— begin —
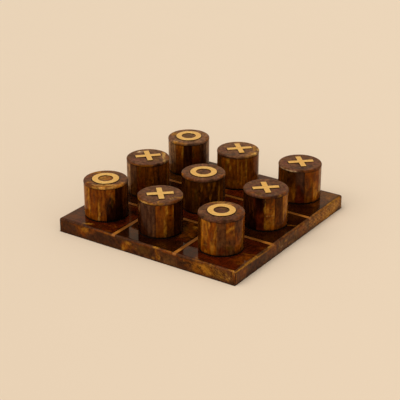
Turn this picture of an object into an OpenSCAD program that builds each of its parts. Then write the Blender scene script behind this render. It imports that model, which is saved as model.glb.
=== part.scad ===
// Tic-tac-toe board: a square horn-veneered board with nine turned playing pieces.
// +Z is up, the origin is the middle of the board's underside, and the front side faces -Y.

/* [Board] */
// Side of the square board
board_w = 200; // [190:1:230]
// Height of the board's top above the table
board_h = 14.1; // [11:0.1:20]
// Thickness of the horn tiles on top
tile_t = 1.8; // [1:0.1:3]
// Thickness of the horn bands round the sides
band_t = 2.2; // [1.6:0.1:3.5]
// Radius along the board's top edges
edge_r = 2; // [0.8:0.1:2.4]
// Radius of the board's four upright corners
corner_r = 2.3; // [1:0.1:5]
// Thickness of the felt under the board
base_felt_t = 0.6; // [0.4:0.1:2]
// Distance that this felt stays in from the board's sides
base_felt_in = 0.3; // [0.2:0.1:6]

/* [Strips] */
// Width of the brass strips between the cells
strip_w = 3.8; // [1.5:0.1:5]
// Distance from the board's middle to the middle of each strip
strip_off = 34.6; // [32:0.1:37]
// Glue line beside a strip, between a tile and its band, and round the wood of a piece
glue_gap = 0.06; // [0.02:0.01:0.2]

/* [Playing pieces] */
// Diameter of a playing piece, over its cap
piece_d = 42.7; // [32:0.1:46]
// Height of a playing piece above the board, up to its cap
piece_h = 36.4; // [20:0.1:60]
// Thickness of the horn cap
cap_t = 2.2; // [1.6:0.1:5]
// Radius round the cap's upper edge
cap_r = 1.4; // [0.2:0.1:1.5]
// Distance that the cap stands out over the staves
cap_lip = 0.1; // [0.05:0.05:1]
// Number of horn staves round a piece
stave_count = 15; // [11:1:20]
// Thickness of a stave
stave_t = 1.6; // [1.2:0.1:5]
// Glue line between two staves
stave_gap = 0.12; // [0.05:0.01:0.4]
// Bevel on the staves' lower outer edges
stave_bevel = 0.5; // [0.1:0.1:0.9]
// Thickness of the felt under a piece
foot_t = 1.1; // [0.5:0.1:2]
// Distance that this felt stays in from the staves
foot_in = 0.3; // [0.2:0.1:3]

/* [Brass marks] */
// Outer diameter of a ring
ring_d = 25.8; // [20:0.1:30]
// Diameter of the hole in a ring
ring_hole_d = 14.5; // [6:0.1:18]
// Length of a cross, from one arm's end to the other
cross_len = 25.2; // [18:0.1:30]
// Width of a cross's arms
cross_w = 5.3; // [3:0.1:9]
// Height of a mark above its cap
mark_proud = 0.7; // [0.1:0.1:1.5]
// Depth of a mark in its cap
mark_depth = 1; // [0.4:0.1:1.2]
// Clearance round a mark in its pocket
mark_gap = 0.08; // [0.02:0.01:0.3]

/* [Front row] */
// Left piece: X and Y of its place from the middle of its cell
front_left_at = [0, 2.3]; // [-8:0.1:8]
// Left piece: turns of its mark and of its staves, in degrees, then X and Y of its mark from the cap's middle
front_left_turn = [0, -3.8, 0, -0.1]; // [-12:0.1:12]
// Middle piece: place
front_middle_at = [-4.2, 2.2]; // [-8:0.1:8]
// Middle piece: turns
front_middle_turn = [-2.8, 5.3, -0.4, 0.5]; // [-12:0.1:12]
// Right piece: place
front_right_at = [-5.4, 3]; // [-8:0.1:8]
// Right piece: turns
front_right_turn = [0, 2.3, -0.2, 0.5]; // [-12:0.1:12]

/* [Middle row] */
// Left piece: place
middle_left_at = [0.6, 1.5]; // [-8:0.1:8]
// Left piece: turns
middle_left_turn = [1, 10.4, -0.8, 1.4]; // [-12:0.1:12]
// Centre piece: place
centre_at = [-0.3, 0.2]; // [-8:0.1:8]
// Centre piece: turns
centre_turn = [0, 6.8, 0.5, -0.6]; // [-12:0.1:12]
// Right piece: place
middle_right_at = [1, 1.6]; // [-8:0.1:8]
// Right piece: turns
middle_right_turn = [-2.4, -10.9, 0.2, -0.7]; // [-12:0.1:12]

/* [Back row] */
// Left piece: place
back_left_at = [3.1, 1.6]; // [-8:0.1:8]
// Left piece: turns
back_left_turn = [0, 1.2, -0.3, 0.3]; // [-12:0.1:12]
// Middle piece: place
back_middle_at = [-3.9, 0.2]; // [-8:0.1:8]
// Middle piece: turns
back_middle_turn = [-0.3, 11.3, 0.3, 1.8]; // [-12:0.1:12]
// Right piece: place
back_right_at = [-3, 5]; // [-8:0.1:8]
// Right piece: turns
back_right_turn = [-1.5, 0.6, 0, 1.1]; // [-12:0.1:12]

/* [Hidden] */
$fn = 96;
// Length by which a cutting shape runs past what it cuts
over = 1;

half_w = board_w / 2;
side_h = board_h - base_felt_t;
core_w = board_w - 2 * band_t;
core_h = side_h - tile_t;
core_top = base_felt_t + core_h;
tile_end = core_w / 2 - glue_gap;
strip_in = strip_off - strip_w / 2;
strip_out = strip_off + strip_w / 2;
tile_in = strip_in - glue_gap;
tile_out = strip_out + glue_gap;
cell_off = (strip_out + half_w) / 2;
felt_w = board_w - 2 * base_felt_in;

cap_base = piece_h - cap_t;
stave_h = cap_base - foot_t;
stave_r = piece_d / 2 - cap_lip;
inner_r = stave_r - stave_t;
wood_r = inner_r - glue_gap;
stave_step = 360 / stave_count;
gap_turn = stave_gap / stave_r * 180 / PI;
mark_base = piece_h - mark_depth;
mark_t = mark_depth + mark_proud;

// Every playing piece: its name, column, row, kind of mark, place and turns
SETS = [
    ["front_left", -1, -1, "ring", front_left_at, front_left_turn],
    ["front_middle", 0, -1, "cross", front_middle_at, front_middle_turn],
    ["front_right", 1, -1, "ring", front_right_at, front_right_turn],
    ["middle_left", -1, 0, "cross", middle_left_at, middle_left_turn],
    ["centre", 0, 0, "ring", centre_at, centre_turn],
    ["middle_right", 1, 0, "cross", middle_right_at, middle_right_turn],
    ["back_left", -1, 1, "ring", back_left_at, back_left_turn],
    ["back_middle", 0, 1, "cross", back_middle_at, back_middle_turn],
    ["back_right", 1, 1, "cross", back_right_at, back_right_turn]
];

BOARD = [
    "board_core", "front_row_tiles", "middle_row_tiles", "back_row_tiles",
    "front_band", "back_band", "left_band", "right_band",
    "front_strip", "back_strip", "left_strip", "right_strip", "base_felt"
];

// Profile of the board across one direction, with its upper corners rounded
module edge_profile() {
    translate([-half_w, 0]) square([board_w, side_h - edge_r]);
    translate([-half_w + edge_r, 0]) square([board_w - 2 * edge_r, side_h]);
    for (side = [-1, 1]) translate([side * (half_w - edge_r), side_h - edge_r]) circle(r = edge_r);
}

// Plan of the board, with its upright corners rounded
module plan() {
    square([board_w - 2 * corner_r, board_w], center = true);
    square([board_w, board_w - 2 * corner_r], center = true);
    for (x = [-1, 1]) for (y = [-1, 1])
        translate([x * (half_w - corner_r), y * (half_w - corner_r)]) circle(r = corner_r);
}

// Outer shape of the board above its felt
module block() {
    translate([0, 0, base_felt_t]) intersection() {
        linear_extrude(side_h) plan();
        rotate([90, 0, 0]) linear_extrude(board_w, center = true) edge_profile();
        rotate([90, 0, 90]) linear_extrude(board_w, center = true) edge_profile();
    }
}

// Box in the tile layer around a strip along X, wider by spare on each side
module strip_box(off, spare) {
    translate([-half_w, off - strip_w / 2 - spare, core_top])
        cube([board_w, strip_w + 2 * spare, tile_t + over]);
}

module board_core() {
    color("saddlebrown") translate([-core_w / 2, -core_w / 2, base_felt_t]) cube([core_w, core_w, core_h]);
}

// The three tiles of one row of cells
module row_tiles(row) {
    low = [-tile_end, -tile_in, tile_out];
    high = [-tile_out, tile_in, tile_end];
    color([0.17, 0.06, 0.02]) for (column = [0:2])
        translate([low[column], low[row], core_top])
            cube([high[column] - low[column], high[row] - low[row], tile_t]);
}

// Band along the front side, mitred at both ends, and turned to stand on the other sides
module band(turn) {
    color([0.33, 0.17, 0.07]) difference() {
        intersection() {
            block();
            rotate([0, 0, turn]) linear_extrude(board_h) polygon([
                [-half_w, -half_w], [half_w, -half_w],
                [core_w / 2, -core_w / 2], [-core_w / 2, -core_w / 2]
            ]);
        }
        for (off = [-strip_off, strip_off]) rotate([0, 0, turn + 90]) strip_box(off, glue_gap);
    }
}

// One strip across the whole board
module whole_strip(off) {
    color([0.78, 0.55, 0.25]) intersection() {
        block();
        strip_box(off, 0);
    }
}

// One strip in three lengths, between the strips that run the other way
module cut_strip(off) {
    color([0.78, 0.55, 0.25]) intersection() {
        block();
        difference() {
            rotate([0, 0, 90]) strip_box(-off, 0);
            for (cross = [-strip_off, strip_off]) strip_box(cross, glue_gap);
        }
    }
}

// Felt under the whole board
module base_felt() {
    color([0.1, 0.07, 0.05]) translate([-felt_w / 2, -felt_w / 2, 0]) cube([felt_w, felt_w, base_felt_t]);
}

// Stands its children on the board at a piece's place
module seat(s) {
    translate([s[1] * cell_off + s[4][0], s[2] * cell_off + s[4][1], board_h]) children();
}

// Wooden cylinder inside a piece
module piece_wood() {
    color("sienna") translate([0, 0, foot_t]) cylinder(r = wood_r, h = stave_h);
}

// Horn staves glued round the wood, each a separate solid
module piece_staves(turn) {
    color([0.36, 0.18, 0.06]) for (i = [0:stave_count - 1])
        rotate([0, 0, turn + i * stave_step + gap_turn / 2])
            rotate_extrude(angle = stave_step - gap_turn)
                polygon([
                    [inner_r, foot_t], [stave_r - stave_bevel, foot_t],
                    [stave_r, foot_t + stave_bevel], [stave_r, cap_base], [inner_r, cap_base]
                ]);
}

// Ring or cross at its turn and place on the cap, grown by spare on every side
module mark_solid(kind, turn, height, spare) translate([turn[2], turn[3], 0]) {
    if (kind == "ring") difference() {
        cylinder(d = ring_d + 2 * spare, h = height);
        translate([0, 0, -over]) cylinder(d = ring_hole_d - 2 * spare, h = height + 2 * over);
    }
    if (kind == "cross") for (arm = [45, 135]) rotate([0, 0, arm + turn[0]])
        translate([-cross_len / 2 - spare, -cross_w / 2 - spare, 0])
            cube([cross_len + 2 * spare, cross_w + 2 * spare, height]);
}

// Horn disc on top of a piece, with the pocket for its mark
module piece_cap(kind, turn) {
    color([0.28, 0.15, 0.08]) difference() {
        translate([0, 0, cap_base]) rotate_extrude() {
            square([piece_d / 2, cap_t - cap_r]);
            square([piece_d / 2 - cap_r, cap_t]);
            intersection() {
                translate([piece_d / 2 - cap_r, cap_t - cap_r]) circle(r = cap_r);
                square([piece_d, 2 * cap_t]);
            }
        }
        translate([0, 0, mark_base]) mark_solid(kind, turn, mark_t, mark_gap);
    }
}

// Brass ring or cross in its pocket
module piece_mark(kind, turn) {
    color([0.85, 0.65, 0.35]) translate([0, 0, mark_base]) mark_solid(kind, turn, mark_t, 0);
}

// Felt disc that a piece stands on
module piece_foot() {
    color([0.04, 0.03, 0.03]) cylinder(r = stave_r - foot_in, h = foot_t);
}

board_core();
row_tiles(0);  // front_row_tiles
row_tiles(1);  // middle_row_tiles
row_tiles(2);  // back_row_tiles
band(0);  // front_band
band(180);  // back_band
band(-90);  // left_band
band(90);  // right_band
whole_strip(-strip_off);  // front_strip
whole_strip(strip_off);  // back_strip
cut_strip(-strip_off);  // left_strip
cut_strip(strip_off);  // right_strip
base_felt();
for (s = SETS) {
    seat(s) piece_wood();
    seat(s) piece_staves(s[5][1]);
    seat(s) piece_cap(s[3], s[5]);
    seat(s) piece_mark(s[3], s[5]);
    seat(s) piece_foot();
}
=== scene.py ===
import math
import bpy
import numpy as np
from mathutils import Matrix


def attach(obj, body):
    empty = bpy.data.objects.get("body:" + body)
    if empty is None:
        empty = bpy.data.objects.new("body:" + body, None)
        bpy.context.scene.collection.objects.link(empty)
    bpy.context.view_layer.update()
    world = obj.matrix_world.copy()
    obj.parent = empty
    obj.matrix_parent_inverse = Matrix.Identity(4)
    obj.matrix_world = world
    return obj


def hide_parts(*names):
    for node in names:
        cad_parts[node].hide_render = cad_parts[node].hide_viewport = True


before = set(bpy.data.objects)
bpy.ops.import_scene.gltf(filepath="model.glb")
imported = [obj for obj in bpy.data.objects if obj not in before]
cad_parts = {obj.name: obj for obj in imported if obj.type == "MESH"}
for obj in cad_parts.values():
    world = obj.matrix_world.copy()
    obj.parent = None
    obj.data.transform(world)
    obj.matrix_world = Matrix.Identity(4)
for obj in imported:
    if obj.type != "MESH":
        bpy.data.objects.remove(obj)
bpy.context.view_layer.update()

print("frame loaded:", len(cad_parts), "CAD nodes")

# Camera: the angle, distance and point that the photograph was taken from
cameraSetup = {
    "azimuth": 33.92,       # degrees, from the front side towards the right
    "elevation": 24.31,     # degrees above the table
    "distance": 1.2052,     # m, from the point that it looks at
    "target": (-0.0111, 0.0102, 0.0141),
    "lens": 109.71,         # mm
    "sensor": 36,           # mm
    "clip": (0.05, 30),     # m, the nearest and the farthest that it sees
}

# Studio: pale paper, an even pale surround, and one broad lamp overhead
studioSetup = {
    "paper": (0.807, 0.65, 0.475),
    "paperSize": 12.0,      # m, side of the floor
    "surround": 0.66,       # light from all round, where 1 renders a colour as written
    "mirrored": (0.82, 0.61, 0.41),     # what glossy pieces mirror above the paper
    "lampPower": 1.35,      # W/m2
    "lampTurn": (24, -14),  # degrees, tilts about X and Y
    "lampSpread": 50,       # degrees, how broad the lamp looks from the table
}


def addNode(tree, kind, inputs=None, **settings):
    # A node with its settings; a value goes into a socket, and another node's socket is linked to it
    made = tree.nodes.new("ShaderNode" + kind)
    for key, value in settings.items():
        setattr(made, key, value)
    for key, value in (inputs or {}).items():
        if isinstance(value, bpy.types.NodeSocket):
            tree.links.new(value, made.inputs[key])
        else:
            made.inputs[key].default_value = value
    return made


def noise(tree, where, scale, detail, roughness=0.5, distortion=0):
    # Noise from 0 to 1, with scale waves to one unit of where
    return addNode(tree, "TexNoise", {"Vector": where, "Scale": scale, "Detail": detail,
                                      "Roughness": roughness, "Distortion": distortion}).outputs[0]


def mixValues(tree, share, a, b):
    # a + (b - a) * share
    return addNode(tree, "Mix", {0: share, 2: a, 3: b}).outputs[0]


def mixColours(tree, share, a, b, kind="MIX"):
    # a + (b - a) * share; with kind MULTIPLY and a share of 1, a * b
    a, b = ((*c, 1) if isinstance(c, tuple) else c for c in (a, b))
    return addNode(tree, "Mix", {0: share, 6: a, 7: b}, data_type="RGBA", blend_type=kind).outputs[2]


def spread(tree, value, low, high, start=0.3, end=0.7):
    # low + (high - low) * (value - start) / (end - start), kept between low and high
    return addNode(tree, "MapRange", {0: value, 1: start, 2: end, 3: low, 4: high}).outputs[0]


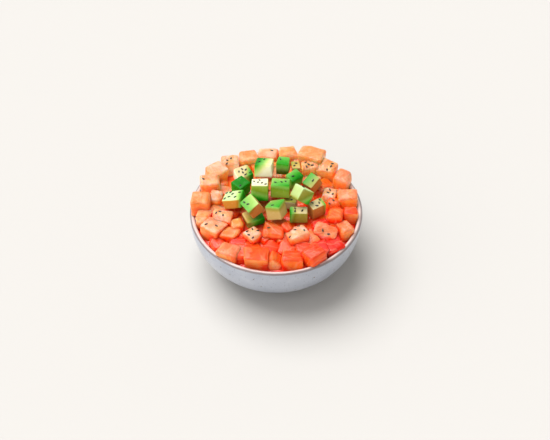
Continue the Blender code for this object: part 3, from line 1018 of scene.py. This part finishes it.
— end —
> Exercise aim
Pick out each line that holds the string "None".

> Correct answer
    if empty is None:
        empty = bpy.data.objects.new("body:" + body, None)
    obj.parent = None
def addNode(tree, kind, inputs=None, **settings):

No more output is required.